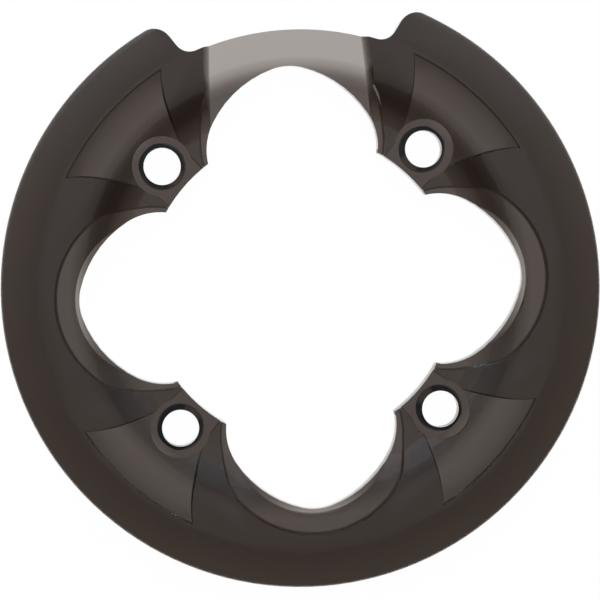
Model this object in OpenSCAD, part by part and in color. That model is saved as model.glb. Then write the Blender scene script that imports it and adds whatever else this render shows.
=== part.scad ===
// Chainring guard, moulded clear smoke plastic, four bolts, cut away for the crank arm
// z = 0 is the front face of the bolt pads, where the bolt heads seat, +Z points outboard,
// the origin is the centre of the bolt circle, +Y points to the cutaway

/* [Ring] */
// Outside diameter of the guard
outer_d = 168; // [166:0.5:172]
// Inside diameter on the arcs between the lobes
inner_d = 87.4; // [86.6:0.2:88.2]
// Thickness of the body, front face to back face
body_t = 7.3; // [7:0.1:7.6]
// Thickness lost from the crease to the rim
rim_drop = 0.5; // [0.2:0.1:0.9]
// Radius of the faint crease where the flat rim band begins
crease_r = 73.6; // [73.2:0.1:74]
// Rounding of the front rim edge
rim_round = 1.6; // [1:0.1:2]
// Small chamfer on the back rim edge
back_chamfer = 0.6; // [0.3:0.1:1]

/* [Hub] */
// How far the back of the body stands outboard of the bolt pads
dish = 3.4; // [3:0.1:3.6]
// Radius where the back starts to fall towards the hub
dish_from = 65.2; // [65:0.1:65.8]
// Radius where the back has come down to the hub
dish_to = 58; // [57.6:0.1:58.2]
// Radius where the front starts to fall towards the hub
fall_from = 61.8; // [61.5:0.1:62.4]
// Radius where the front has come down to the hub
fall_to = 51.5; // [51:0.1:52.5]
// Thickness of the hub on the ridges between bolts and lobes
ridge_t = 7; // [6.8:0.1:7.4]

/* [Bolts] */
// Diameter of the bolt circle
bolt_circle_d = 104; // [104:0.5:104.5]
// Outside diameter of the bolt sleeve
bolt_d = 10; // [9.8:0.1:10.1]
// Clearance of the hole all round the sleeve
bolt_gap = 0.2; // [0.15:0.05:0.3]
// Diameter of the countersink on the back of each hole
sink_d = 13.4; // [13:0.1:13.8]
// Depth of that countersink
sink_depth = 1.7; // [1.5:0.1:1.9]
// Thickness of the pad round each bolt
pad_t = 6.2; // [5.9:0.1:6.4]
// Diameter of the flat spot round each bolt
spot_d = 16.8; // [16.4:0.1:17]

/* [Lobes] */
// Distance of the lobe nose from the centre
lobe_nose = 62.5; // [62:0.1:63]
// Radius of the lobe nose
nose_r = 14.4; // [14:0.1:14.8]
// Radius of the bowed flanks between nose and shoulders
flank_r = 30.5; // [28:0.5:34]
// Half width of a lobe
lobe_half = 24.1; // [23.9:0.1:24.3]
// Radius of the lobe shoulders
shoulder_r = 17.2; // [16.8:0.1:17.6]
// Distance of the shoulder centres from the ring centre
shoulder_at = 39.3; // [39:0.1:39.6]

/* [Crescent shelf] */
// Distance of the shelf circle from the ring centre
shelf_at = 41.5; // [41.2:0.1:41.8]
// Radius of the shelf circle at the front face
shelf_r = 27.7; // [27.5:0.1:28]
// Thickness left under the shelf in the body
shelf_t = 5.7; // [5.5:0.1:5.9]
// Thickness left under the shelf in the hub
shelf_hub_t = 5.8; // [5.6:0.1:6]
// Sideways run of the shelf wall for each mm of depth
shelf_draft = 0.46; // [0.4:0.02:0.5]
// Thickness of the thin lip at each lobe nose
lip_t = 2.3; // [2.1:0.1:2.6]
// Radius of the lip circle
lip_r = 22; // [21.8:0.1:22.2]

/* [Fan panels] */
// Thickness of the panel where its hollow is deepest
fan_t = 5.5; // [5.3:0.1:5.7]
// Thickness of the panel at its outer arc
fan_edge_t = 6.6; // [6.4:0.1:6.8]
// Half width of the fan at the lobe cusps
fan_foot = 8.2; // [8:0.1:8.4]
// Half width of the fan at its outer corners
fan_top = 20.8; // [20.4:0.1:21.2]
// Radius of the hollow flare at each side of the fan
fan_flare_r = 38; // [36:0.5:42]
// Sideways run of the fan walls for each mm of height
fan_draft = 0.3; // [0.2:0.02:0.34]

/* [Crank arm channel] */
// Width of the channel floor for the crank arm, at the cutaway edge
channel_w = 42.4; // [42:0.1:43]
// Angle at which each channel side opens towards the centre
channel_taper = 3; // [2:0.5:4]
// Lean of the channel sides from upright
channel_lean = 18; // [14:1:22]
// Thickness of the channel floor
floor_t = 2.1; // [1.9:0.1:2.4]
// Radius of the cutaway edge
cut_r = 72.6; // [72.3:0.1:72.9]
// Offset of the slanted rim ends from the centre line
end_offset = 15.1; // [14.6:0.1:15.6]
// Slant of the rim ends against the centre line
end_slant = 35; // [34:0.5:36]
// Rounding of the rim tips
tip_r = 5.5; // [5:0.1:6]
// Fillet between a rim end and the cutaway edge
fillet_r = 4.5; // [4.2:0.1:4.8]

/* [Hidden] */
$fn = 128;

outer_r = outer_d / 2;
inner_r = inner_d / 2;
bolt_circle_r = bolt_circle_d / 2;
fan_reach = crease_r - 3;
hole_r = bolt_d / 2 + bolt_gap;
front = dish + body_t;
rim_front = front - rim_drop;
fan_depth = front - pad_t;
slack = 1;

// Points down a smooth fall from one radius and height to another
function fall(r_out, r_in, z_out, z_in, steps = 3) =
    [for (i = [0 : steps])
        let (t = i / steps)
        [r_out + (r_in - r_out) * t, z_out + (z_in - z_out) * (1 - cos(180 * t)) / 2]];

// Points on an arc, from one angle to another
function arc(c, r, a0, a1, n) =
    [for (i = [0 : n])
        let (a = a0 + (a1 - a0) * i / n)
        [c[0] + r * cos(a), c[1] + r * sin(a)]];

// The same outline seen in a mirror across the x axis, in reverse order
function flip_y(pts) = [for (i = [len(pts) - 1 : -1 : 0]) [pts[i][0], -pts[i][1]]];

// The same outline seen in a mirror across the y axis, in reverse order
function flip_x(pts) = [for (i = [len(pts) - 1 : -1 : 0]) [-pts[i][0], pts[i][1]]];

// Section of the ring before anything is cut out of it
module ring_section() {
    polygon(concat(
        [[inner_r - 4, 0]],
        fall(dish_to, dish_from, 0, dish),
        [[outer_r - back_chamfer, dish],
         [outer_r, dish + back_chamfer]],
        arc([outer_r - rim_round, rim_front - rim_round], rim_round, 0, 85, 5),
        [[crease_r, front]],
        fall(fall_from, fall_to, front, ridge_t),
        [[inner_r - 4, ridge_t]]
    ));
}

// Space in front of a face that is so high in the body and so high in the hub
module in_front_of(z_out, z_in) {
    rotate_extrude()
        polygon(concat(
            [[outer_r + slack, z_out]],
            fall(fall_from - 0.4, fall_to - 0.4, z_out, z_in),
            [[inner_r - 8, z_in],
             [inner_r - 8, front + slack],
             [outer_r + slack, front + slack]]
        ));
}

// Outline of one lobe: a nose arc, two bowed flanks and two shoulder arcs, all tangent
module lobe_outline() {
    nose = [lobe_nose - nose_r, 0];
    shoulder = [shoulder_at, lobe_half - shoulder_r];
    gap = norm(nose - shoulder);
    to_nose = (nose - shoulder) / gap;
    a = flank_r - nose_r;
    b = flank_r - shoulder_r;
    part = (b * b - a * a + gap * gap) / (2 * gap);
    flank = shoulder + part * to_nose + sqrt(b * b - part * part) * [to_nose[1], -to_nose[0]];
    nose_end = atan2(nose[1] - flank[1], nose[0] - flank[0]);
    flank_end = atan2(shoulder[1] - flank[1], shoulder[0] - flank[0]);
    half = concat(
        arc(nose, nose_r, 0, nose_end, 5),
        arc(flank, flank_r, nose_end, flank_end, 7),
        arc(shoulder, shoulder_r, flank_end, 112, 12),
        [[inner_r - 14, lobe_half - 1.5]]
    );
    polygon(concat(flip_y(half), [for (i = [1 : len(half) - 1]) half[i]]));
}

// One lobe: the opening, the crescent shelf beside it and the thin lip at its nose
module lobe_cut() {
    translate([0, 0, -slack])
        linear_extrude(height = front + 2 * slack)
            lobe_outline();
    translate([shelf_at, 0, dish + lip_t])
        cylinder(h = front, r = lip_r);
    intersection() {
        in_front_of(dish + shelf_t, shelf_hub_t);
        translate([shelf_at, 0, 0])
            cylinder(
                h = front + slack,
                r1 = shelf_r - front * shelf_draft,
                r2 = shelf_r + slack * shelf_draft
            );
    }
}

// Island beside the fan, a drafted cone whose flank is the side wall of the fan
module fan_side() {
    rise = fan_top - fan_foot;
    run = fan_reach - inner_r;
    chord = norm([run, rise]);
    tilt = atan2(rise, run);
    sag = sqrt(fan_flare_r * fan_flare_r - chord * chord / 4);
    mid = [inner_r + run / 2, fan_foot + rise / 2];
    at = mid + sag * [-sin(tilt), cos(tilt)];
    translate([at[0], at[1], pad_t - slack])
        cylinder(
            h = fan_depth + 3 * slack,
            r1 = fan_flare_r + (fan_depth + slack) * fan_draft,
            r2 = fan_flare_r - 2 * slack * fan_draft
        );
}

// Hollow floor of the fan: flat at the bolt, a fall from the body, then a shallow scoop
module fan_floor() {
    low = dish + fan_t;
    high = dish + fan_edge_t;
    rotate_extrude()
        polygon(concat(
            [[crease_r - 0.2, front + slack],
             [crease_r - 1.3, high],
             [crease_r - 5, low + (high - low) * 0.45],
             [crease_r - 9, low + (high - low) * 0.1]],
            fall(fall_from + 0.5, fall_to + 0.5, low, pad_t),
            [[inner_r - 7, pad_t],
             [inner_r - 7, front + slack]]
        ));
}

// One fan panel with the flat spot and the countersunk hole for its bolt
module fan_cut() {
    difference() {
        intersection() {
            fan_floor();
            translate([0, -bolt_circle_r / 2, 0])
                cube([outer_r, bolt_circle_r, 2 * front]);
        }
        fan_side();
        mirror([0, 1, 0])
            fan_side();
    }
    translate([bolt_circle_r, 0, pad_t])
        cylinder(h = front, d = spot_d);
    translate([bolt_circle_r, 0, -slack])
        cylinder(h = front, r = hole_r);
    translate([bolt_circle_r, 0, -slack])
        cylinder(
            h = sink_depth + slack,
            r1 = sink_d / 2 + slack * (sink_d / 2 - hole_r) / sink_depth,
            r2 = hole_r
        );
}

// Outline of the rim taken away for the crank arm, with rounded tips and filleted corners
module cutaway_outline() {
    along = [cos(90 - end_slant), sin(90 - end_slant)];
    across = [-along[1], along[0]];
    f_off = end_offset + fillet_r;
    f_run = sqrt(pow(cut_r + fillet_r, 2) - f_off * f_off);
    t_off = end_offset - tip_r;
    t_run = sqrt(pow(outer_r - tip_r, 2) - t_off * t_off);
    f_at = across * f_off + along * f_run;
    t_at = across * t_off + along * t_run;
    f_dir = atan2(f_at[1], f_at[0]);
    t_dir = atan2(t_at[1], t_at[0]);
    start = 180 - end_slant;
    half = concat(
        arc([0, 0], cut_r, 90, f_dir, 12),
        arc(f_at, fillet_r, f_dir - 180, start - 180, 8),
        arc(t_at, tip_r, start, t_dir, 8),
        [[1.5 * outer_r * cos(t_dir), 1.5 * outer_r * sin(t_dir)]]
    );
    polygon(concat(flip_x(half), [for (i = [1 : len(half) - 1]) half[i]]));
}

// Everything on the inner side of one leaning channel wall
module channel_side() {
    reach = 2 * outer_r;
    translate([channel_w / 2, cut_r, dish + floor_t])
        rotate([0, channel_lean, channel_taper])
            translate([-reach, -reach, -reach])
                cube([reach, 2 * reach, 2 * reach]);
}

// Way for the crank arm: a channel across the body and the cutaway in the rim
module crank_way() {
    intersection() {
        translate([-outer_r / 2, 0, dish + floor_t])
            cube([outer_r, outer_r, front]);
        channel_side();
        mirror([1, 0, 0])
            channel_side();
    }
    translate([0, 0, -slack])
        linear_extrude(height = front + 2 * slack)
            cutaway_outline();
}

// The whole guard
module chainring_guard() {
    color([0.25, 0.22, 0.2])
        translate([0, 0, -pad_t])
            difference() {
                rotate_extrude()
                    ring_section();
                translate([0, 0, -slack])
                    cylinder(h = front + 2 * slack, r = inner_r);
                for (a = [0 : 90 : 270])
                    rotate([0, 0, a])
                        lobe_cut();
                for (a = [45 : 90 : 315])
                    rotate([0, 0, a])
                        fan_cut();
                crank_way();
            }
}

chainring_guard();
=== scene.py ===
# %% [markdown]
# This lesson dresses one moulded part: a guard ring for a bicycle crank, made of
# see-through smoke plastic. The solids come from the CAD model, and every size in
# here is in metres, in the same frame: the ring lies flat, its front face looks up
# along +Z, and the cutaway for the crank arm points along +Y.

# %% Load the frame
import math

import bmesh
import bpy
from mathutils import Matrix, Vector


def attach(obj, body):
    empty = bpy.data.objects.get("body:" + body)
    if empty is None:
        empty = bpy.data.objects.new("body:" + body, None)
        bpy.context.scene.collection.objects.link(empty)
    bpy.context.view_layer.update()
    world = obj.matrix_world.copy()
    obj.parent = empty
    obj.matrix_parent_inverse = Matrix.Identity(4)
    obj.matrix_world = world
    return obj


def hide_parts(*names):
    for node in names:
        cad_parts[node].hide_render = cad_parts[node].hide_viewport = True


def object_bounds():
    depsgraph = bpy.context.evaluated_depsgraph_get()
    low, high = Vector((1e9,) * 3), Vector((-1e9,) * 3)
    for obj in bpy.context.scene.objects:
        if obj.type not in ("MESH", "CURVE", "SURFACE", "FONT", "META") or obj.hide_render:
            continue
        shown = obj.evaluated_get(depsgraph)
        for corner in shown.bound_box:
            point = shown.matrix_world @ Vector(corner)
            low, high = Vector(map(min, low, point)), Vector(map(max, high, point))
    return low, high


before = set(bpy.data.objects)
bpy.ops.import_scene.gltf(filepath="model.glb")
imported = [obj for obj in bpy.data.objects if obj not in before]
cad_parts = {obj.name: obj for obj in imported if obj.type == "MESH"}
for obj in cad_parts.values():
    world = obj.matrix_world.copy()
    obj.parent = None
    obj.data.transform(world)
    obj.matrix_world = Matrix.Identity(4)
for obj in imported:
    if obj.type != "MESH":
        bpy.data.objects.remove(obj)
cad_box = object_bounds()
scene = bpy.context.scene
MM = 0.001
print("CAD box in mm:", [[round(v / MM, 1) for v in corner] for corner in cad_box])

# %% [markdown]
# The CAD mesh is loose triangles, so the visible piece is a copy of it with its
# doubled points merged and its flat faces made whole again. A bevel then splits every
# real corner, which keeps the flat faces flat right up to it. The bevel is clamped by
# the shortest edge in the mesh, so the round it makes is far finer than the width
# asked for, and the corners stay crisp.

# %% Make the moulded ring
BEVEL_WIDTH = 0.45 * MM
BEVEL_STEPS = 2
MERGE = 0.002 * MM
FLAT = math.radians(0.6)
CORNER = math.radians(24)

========

**Work required**
Extract the lines from the line with "The whole guard" through the line with "cad_parts[node].hide_render = cad_parts[node].hide_viewport". Keep both of those lines, copy everything exactly, and add nothing.

**Exercise solution**
// The whole guard
module chainring_guard() {
    color([0.25, 0.22, 0.2])
        translate([0, 0, -pad_t])
            difference() {
                rotate_extrude()
                    ring_section();
                translate([0, 0, -slack])
                    cylinder(h = front + 2 * slack, r = inner_r);
                for (a = [0 : 90 : 270])
                    rotate([0, 0, a])
                        lobe_cut();
                for (a = [45 : 90 : 315])
                    rotate([0, 0, a])
                        fan_cut();
                crank_way();
            }
}

chainring_guard();
=== scene.py ===
# %% [markdown]
# This lesson dresses one moulded part: a guard ring for a bicycle crank, made of
# see-through smoke plastic. The solids come from the CAD model, and every size in
# here is in metres, in the same frame: the ring lies flat, its front face looks up
# along +Z, and the cutaway for the crank arm points along +Y.

# %% Load the frame
import math

import bmesh
import bpy
from mathutils import Matrix, Vector


def attach(obj, body):
    empty = bpy.data.objects.get("body:" + body)
    if empty is None:
        empty = bpy.data.objects.new("body:" + body, None)
        bpy.context.scene.collection.objects.link(empty)
    bpy.context.view_layer.update()
    world = obj.matrix_world.copy()
    obj.parent = empty
    obj.matrix_parent_inverse = Matrix.Identity(4)
    obj.matrix_world = world
    return obj


def hide_parts(*names):
    for node in names:
        cad_parts[node].hide_render = cad_parts[node].hide_viewport = True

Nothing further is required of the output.